§ RAW DATA
···
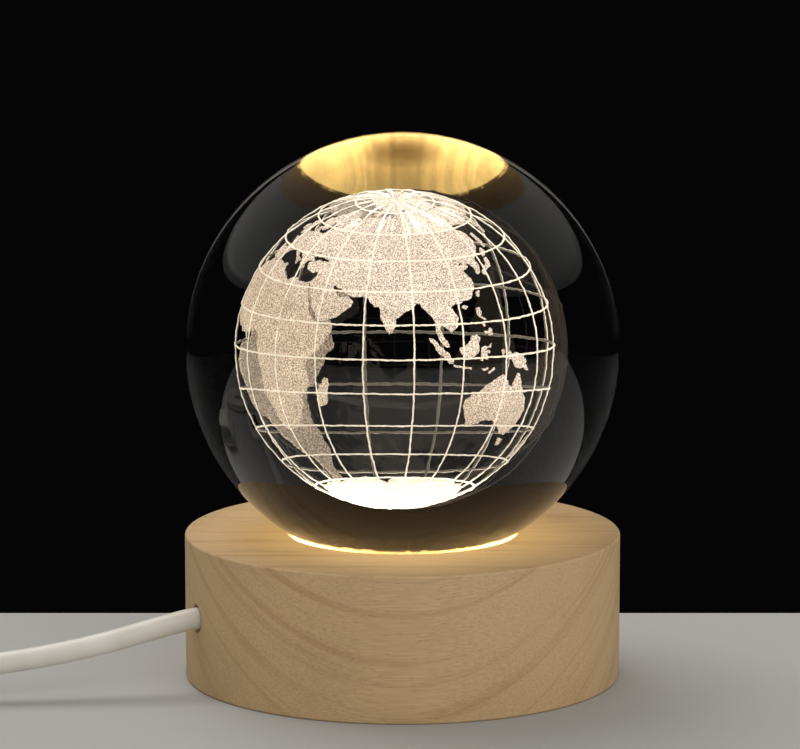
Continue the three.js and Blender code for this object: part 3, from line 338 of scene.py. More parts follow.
def sanded_beech():
    """Beech, turned, drilled and sanded: pale tan with long grain, fine dark dashes and faint rings from the
    lathe. Growth layers curve round a pith below and behind the blank. The fibres and the lathe's rings are
    drawn a few times as coarse as they are, so that they show. Over this lies painted light: a golden glow
    of the well painted as emission on its walls and seat, and a warm glow painted over the top, fading
    outward."""
    material, tree = start_finish("beech_sanded_painted_glow")
    place = add(tree, "TexCoord").outputs["Object"]
    from_pith = add(tree, "SeparateXYZ", [add(tree, "VectorMath", [place, PITH], operation="SUBTRACT")])
    across = add(tree, "CombineXYZ", [0, from_pith.outputs["Y"], from_pith.outputs["Z"]])
    depth = add(tree, "VectorMath", [across], operation="LENGTH").outputs["Value"]
    along_layer = add(tree, "CombineXYZ", [from_pith.outputs["X"], depth])
    layers, fibres, dashes = [
        add(tree, "VectorMath", [start, (1 / length, 1 / width, 1 / width)], operation="MULTIPLY")
        for start, (length, width) in ((along_layer, GROWTH_LAYER), (place, FIBRE), (place, DASH))]
    bands = add(tree, "TexNoise", {"Vector": layers, "Scale": 1.0, "Detail": 4.0, "Roughness": 0.6})
    fibre = add(tree, "TexNoise", {"Vector": fibres, "Scale": 1.0, "Detail": 3.0})
    dash = add(tree, "TexVoronoi", {"Vector": dashes, "Scale": 1.0}).outputs["Distance"]
    cloudy = add(tree, "TexNoise", {"Vector": place, "Scale": 1 / BEECH_CLOUD, "Detail": 2.0})
    # In each growth layer the wood fades from dark to tan, and then turns pale at once.
    wood = add(tree, "ValToRGB", [bands], ramp=[
        (0.25, BEECH_DARK), (0.45, BEECH_MID), (0.45, BEECH_PALE)])
    fine = add(tree, "MapRange", [fibre, 0.3, 0.7, 0.87, 1.07])
    uneven = add(tree, "MapRange", [cloudy, 0.3, 0.7, 0.95, 1.04])
    strength = add(tree, "Math", [fine, uneven], operation="MULTIPLY")
    grained = add(tree, "VectorMath", {0: wood, "Scale": strength}, operation="SCALE")
    flecked = add(tree, "MapRange", [dash, 0.06, 0.17, 0.55, 0])
    colour = add(tree, "Mix", {0: flecked, 6: grained, 7: BEECH_FLECK}, data_type="RGBA").outputs[2]

    point = add(tree, "SeparateXYZ", [place])
    height = point.outputs["Z"]
    flat = add(tree, "CombineXYZ", [point.outputs["X"], point.outputs["Y"]])
    radius = add(tree, "VectorMath", [flat], operation="LENGTH").outputs["Value"]
    lathe = add(tree, "CombineXYZ", [radius, height])
    rings = add(tree, "TexNoise", {"Vector": lathe, "Scale": 1 / LATHE_RING, "Detail": 1.0})
    relief = add(tree, "Math", [fibre, rings], operation="ADD")
    bump = add(tree, "Bump", {"Height": relief, "Strength": 0.3, "Distance": 0.06 * MM})

    # Painted light of the well: a glow painted on its walls in soft patches and faint streaks, painted as
    # beads where it meets the sawn rim of the seat, painted dark near the well's floor, and painted fading
    # outward over the top.
    turn = add(tree, "VectorMath", [flat], operation="NORMALIZE")
    ragged = add(tree, "TexNoise", {"Vector": turn, "Scale": 13.0, "Detail": 3.0})
    glow_beads = add(tree, "MapRange", [ragged, 0.5, 0.64, 0.04, 0.6])
    streaks = add(tree, "MapRange", [ragged, 0.4, 0.62, 0.8, 1.08])
    angle = add(tree, "Math", [point.outputs["Y"], point.outputs["X"]], operation="ARCTAN2")
    angle = add(tree, "Math", [angle, WELL_PATCHES], operation="MULTIPLY")
    patchy = add(tree, "MapRange", [add(tree, "Math", [angle], operation="COSINE"), 1, -1, 0.64, 1.1])
    patchy = add(tree, "Math", [patchy, streaks], operation="MULTIPLY")
    at_rim = add(tree, "MapRange", [radius, *RIM_GLOW_BEADS])
    well = add(tree, "Mix", {0: at_rim, 2: patchy, 3: glow_beads})
    inside_mouth = add(tree, "MapRange", [radius, SEAT_MOUTH_RADIUS - MOUTH_FADE, SEAT_MOUTH_RADIUS, 1, 0])
    above_floor = add(tree, "MapRange", [height, *WELL_SHADOW, 0, WELL_STRENGTH])
    for part in (inside_mouth, above_floor):
        well = add(tree, "Math", [well, part], operation="MULTIPLY")
    # Painted glow over the top of the base, fading outward from the seat.
    falling = add(tree, "MapRange", [radius, *TOP_GLOW, *TOP_GLOW_SHARE])
    over_top = add(tree, "MapRange", [height, BASE_TOP - BASE_EDGE, BASE_TOP - TOP_SKIN])
    on_top = add(tree, "Math", [falling, over_top], operation="MULTIPLY")
    warm = add(tree, "VectorMath", [colour, linear(WARM_LIGHT)[:3]], operation="MULTIPLY")
    over = add(tree, "VectorMath", {0: warm, "Scale": on_top}, operation="SCALE")
    golden = add(tree, "VectorMath", {0: linear(WELL_LIGHT)[:3], "Scale": well}, operation="SCALE")
    glow = add(tree, "VectorMath", [over, golden], operation="ADD")
    add(tree, "OutputMaterial", [add(tree, "BsdfPrincipled", {
        "Base Color": colour, "Roughness": 0.62, "Normal": bump, "IOR": 1.5,
        "Emission Color": glow, "Emission Strength": 1.0})])
    material.cycles.emission_sampling = "NONE"
    return material


base_profile = eased([
    (COVER_SEAT_RADIUS, 0, RECESS_EDGE), (COVER_SEAT_RADIUS, COVER_LEDGE, 0),
    (RECESS_RADIUS, COVER_LEDGE, RECESS_EDGE), (RECESS_RADIUS, CEILING, 0),
    (WELL_RADIUS, CEILING, 0), (*SEAT_FOOT, 0), (SEAT_MOUTH_RADIUS, BASE_TOP, SEAT_EDGE),
    (BASE_RADIUS, BASE_TOP, BASE_EDGE), (BASE_RADIUS, 0, BASE_EDGE),
])
wood_base = turned("turned_base", base_profile, TURNED_SIDES, closed=True)
lead_hole = moved(drill(LEAD_HOLE_RADIUS, *LEAD_HOLE_REACH, ROUND_SIDES), turn=math.pi / 2, axis="Y")
cut_away(wood_base, moved(lead_hole, z=LEAD_EXIT.z, turn=LEAD_HOLE_TURN))
wood_base.data.materials.append(sanded_beech())
place_piece(wood_base, "base", "beech", "wood_base")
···
Reproduce the material exactly, with every line intact.

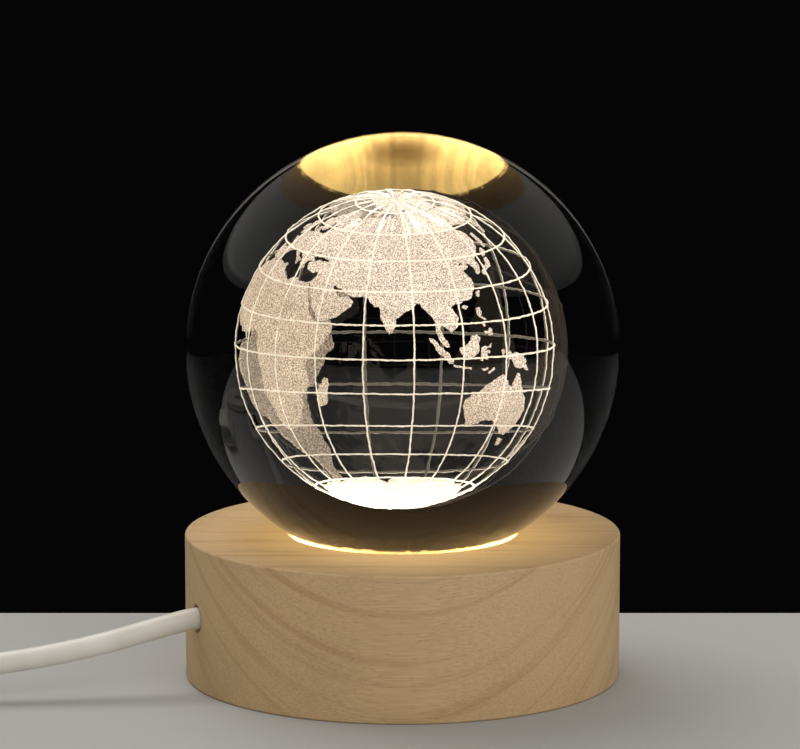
Continue the three.js and Blender code for this object: part 3, from line 338 of scene.py. More parts follow.
def sanded_beech():
    """Beech, turned, drilled and sanded: pale tan with long grain, fine dark dashes and faint rings from the
    lathe. Growth layers curve round a pith below and behind the blank. The fibres and the lathe's rings are
    drawn a few times as coarse as they are, so that they show. Over this lies painted light: a golden glow
    of the well painted as emission on its walls and seat, and a warm glow painted over the top, fading
    outward."""
    material, tree = start_finish("beech_sanded_painted_glow")
    place = add(tree, "TexCoord").outputs["Object"]
    from_pith = add(tree, "SeparateXYZ", [add(tree, "VectorMath", [place, PITH], operation="SUBTRACT")])
    across = add(tree, "CombineXYZ", [0, from_pith.outputs["Y"], from_pith.outputs["Z"]])
    depth = add(tree, "VectorMath", [across], operation="LENGTH").outputs["Value"]
    along_layer = add(tree, "CombineXYZ", [from_pith.outputs["X"], depth])
    layers, fibres, dashes = [
        add(tree, "VectorMath", [start, (1 / length, 1 / width, 1 / width)], operation="MULTIPLY")
        for start, (length, width) in ((along_layer, GROWTH_LAYER), (place, FIBRE), (place, DASH))]
    bands = add(tree, "TexNoise", {"Vector": layers, "Scale": 1.0, "Detail": 4.0, "Roughness": 0.6})
    fibre = add(tree, "TexNoise", {"Vector": fibres, "Scale": 1.0, "Detail": 3.0})
    dash = add(tree, "TexVoronoi", {"Vector": dashes, "Scale": 1.0}).outputs["Distance"]
    cloudy = add(tree, "TexNoise", {"Vector": place, "Scale": 1 / BEECH_CLOUD, "Detail": 2.0})
    # In each growth layer the wood fades from dark to tan, and then turns pale at once.
    wood = add(tree, "ValToRGB", [bands], ramp=[
        (0.25, BEECH_DARK), (0.45, BEECH_MID), (0.45, BEECH_PALE)])
    fine = add(tree, "MapRange", [fibre, 0.3, 0.7, 0.87, 1.07])
    uneven = add(tree, "MapRange", [cloudy, 0.3, 0.7, 0.95, 1.04])
    strength = add(tree, "Math", [fine, uneven], operation="MULTIPLY")
    grained = add(tree, "VectorMath", {0: wood, "Scale": strength}, operation="SCALE")
    flecked = add(tree, "MapRange", [dash, 0.06, 0.17, 0.55, 0])
    colour = add(tree, "Mix", {0: flecked, 6: grained, 7: BEECH_FLECK}, data_type="RGBA").outputs[2]

    point = add(tree, "SeparateXYZ", [place])
    height = point.outputs["Z"]
    flat = add(tree, "CombineXYZ", [point.outputs["X"], point.outputs["Y"]])
    radius = add(tree, "VectorMath", [flat], operation="LENGTH").outputs["Value"]
    lathe = add(tree, "CombineXYZ", [radius, height])
    rings = add(tree, "TexNoise", {"Vector": lathe, "Scale": 1 / LATHE_RING, "Detail": 1.0})
    relief = add(tree, "Math", [fibre, rings], operation="ADD")
    bump = add(tree, "Bump", {"Height": relief, "Strength": 0.3, "Distance": 0.06 * MM})

    # Painted light of the well: a glow painted on its walls in soft patches and faint streaks, painted as
    # beads where it meets the sawn rim of the seat, painted dark near the well's floor, and painted fading
    # outward over the top.
    turn = add(tree, "VectorMath", [flat], operation="NORMALIZE")
    ragged = add(tree, "TexNoise", {"Vector": turn, "Scale": 13.0, "Detail": 3.0})
    glow_beads = add(tree, "MapRange", [ragged, 0.5, 0.64, 0.04, 0.6])
    streaks = add(tree, "MapRange", [ragged, 0.4, 0.62, 0.8, 1.08])
    angle = add(tree, "Math", [point.outputs["Y"], point.outputs["X"]], operation="ARCTAN2")
    angle = add(tree, "Math", [angle, WELL_PATCHES], operation="MULTIPLY")
    patchy = add(tree, "MapRange", [add(tree, "Math", [angle], operation="COSINE"), 1, -1, 0.64, 1.1])
    patchy = add(tree, "Math", [patchy, streaks], operation="MULTIPLY")
    at_rim = add(tree, "MapRange", [radius, *RIM_GLOW_BEADS])
    well = add(tree, "Mix", {0: at_rim, 2: patchy, 3: glow_beads})
    inside_mouth = add(tree, "MapRange", [radius, SEAT_MOUTH_RADIUS - MOUTH_FADE, SEAT_MOUTH_RADIUS, 1, 0])
    above_floor = add(tree, "MapRange", [height, *WELL_SHADOW, 0, WELL_STRENGTH])
    for part in (inside_mouth, above_floor):
        well = add(tree, "Math", [well, part], operation="MULTIPLY")
    # Painted glow over the top of the base, fading outward from the seat.
    falling = add(tree, "MapRange", [radius, *TOP_GLOW, *TOP_GLOW_SHARE])
    over_top = add(tree, "MapRange", [height, BASE_TOP - BASE_EDGE, BASE_TOP - TOP_SKIN])
    on_top = add(tree, "Math", [falling, over_top], operation="MULTIPLY")
    warm = add(tree, "VectorMath", [colour, linear(WARM_LIGHT)[:3]], operation="MULTIPLY")
    over = add(tree, "VectorMath", {0: warm, "Scale": on_top}, operation="SCALE")
    golden = add(tree, "VectorMath", {0: linear(WELL_LIGHT)[:3], "Scale": well}, operation="SCALE")
    glow = add(tree, "VectorMath", [over, golden], operation="ADD")
    add(tree, "OutputMaterial", [add(tree, "BsdfPrincipled", {
        "Base Color": colour, "Roughness": 0.62, "Normal": bump, "IOR": 1.5,
        "Emission Color": glow, "Emission Strength": 1.0})])
    material.cycles.emission_sampling = "NONE"
    return material


base_profile = eased([
    (COVER_SEAT_RADIUS, 0, RECESS_EDGE), (COVER_SEAT_RADIUS, COVER_LEDGE, 0),
    (RECESS_RADIUS, COVER_LEDGE, RECESS_EDGE), (RECESS_RADIUS, CEILING, 0),
    (WELL_RADIUS, CEILING, 0), (*SEAT_FOOT, 0), (SEAT_MOUTH_RADIUS, BASE_TOP, SEAT_EDGE),
    (BASE_RADIUS, BASE_TOP, BASE_EDGE), (BASE_RADIUS, 0, BASE_EDGE),
])
wood_base = turned("turned_base", base_profile, TURNED_SIDES, closed=True)
lead_hole = moved(drill(LEAD_HOLE_RADIUS, *LEAD_HOLE_REACH, ROUND_SIDES), turn=math.pi / 2, axis="Y")
cut_away(wood_base, moved(lead_hole, z=LEAD_EXIT.z, turn=LEAD_HOLE_TURN))
wood_base.data.materials.append(sanded_beech())
place_piece(wood_base, "base", "beech", "wood_base")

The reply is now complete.